Diamond, who announced a write-in campaign for SA president last week, will face SJ Matthews in a runoff election Thursday. If elected, Diamond would first need the approval of either the SA Senate or 10 percent of the student body, then the majority of students and
finally, the Board of Trustees to completely eradicate the organization.

While candidates and members of the SA have proposed cutting the organization in recent years, the SA was abolished once before in 1970 after students voiced concerns about an inactive and ineffective senate during the political tensions of the Vietnam War.

The SA, then called the Student Assembly, voted nearly unanimously to dissolve itself on Feb. 27, 1970 after former SA President Neil Portnow ran for re-election with a platform promising to scrap the organization. Portnow intended to replace the body with an “All-University Assembly” including students, faculty, alumni and administrators that would make decisions across GW, according to Hatchet archives.

But the Board of Trustees shot down the proposal in 1974, and students decided to call for a constitutional convention in December of that year to establish a new body for student representation.

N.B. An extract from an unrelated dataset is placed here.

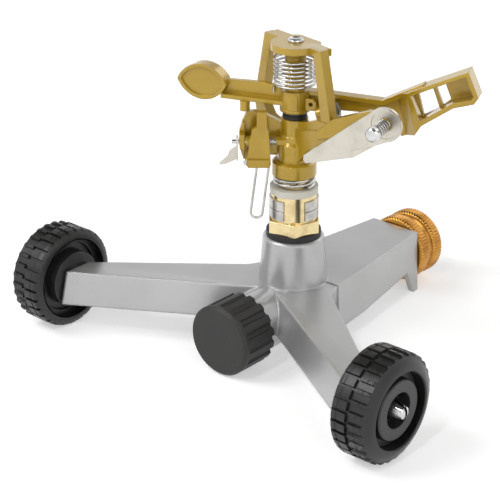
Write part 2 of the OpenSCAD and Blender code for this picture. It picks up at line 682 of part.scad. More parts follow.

The first meeting of the constitutional convention was held on Valentine’s Day 1975 and led to hours of meetings about the structure of the organization and its relationship with administrators. Members of the convention extended their work into the summer and then again into the fall, and a draft of the constitution was finalized in January 1976. The Board of Trustees unanimously approved the charter of what is now called the Student Association in May 1976, according to Hatchet archives.

More than four decades later, Diamond wants to abolish the organization, saying SA senators should not determine which student organizations will receive funding each fiscal year.

Here’s how he could constitutionally fulfill his campaign promise:

The SA’s constitution, which creates the structure of the three branches of the governing body, can be dissolved by posing a referendum to the student body that asks whether the SA should be eliminated. The constitution requires a two-thirds vote of the SA Senate or a petition signed by 10 percent of the undergraduate and graduate student body for a referendum to be placed on a ballot.

Diamond said in a now-deleted Facebook post last week that he would call for a student body petition if the senate does not approve a referendum on the matter.

The constitution mandates that a referendum vote is held within 20 class days of receiving the necessary number of student signatures on a petition or a senate vote.

If elected, Diamond would take the helm of the SA in May, but the tight turnaround between the change in leadership and the end of the school year would likely force him to propose a referendum at the start of next academic year.

If the vote is held in the fall rather than the spring alongside SA elections, the SA president would appoint members to a special elections committee tasked with overseeing the vote.

While a majority vote on the referendum would dissolve the SA constitution – which would effectively cease operations of the body – the SA’s charter cannot be absolved without the Board of Trustees’ approval. The SA’s charter, which gives the SA its authority to represent students and the responsibility to meet the needs of students, requires a majority vote from the Board of Trustees to be amended.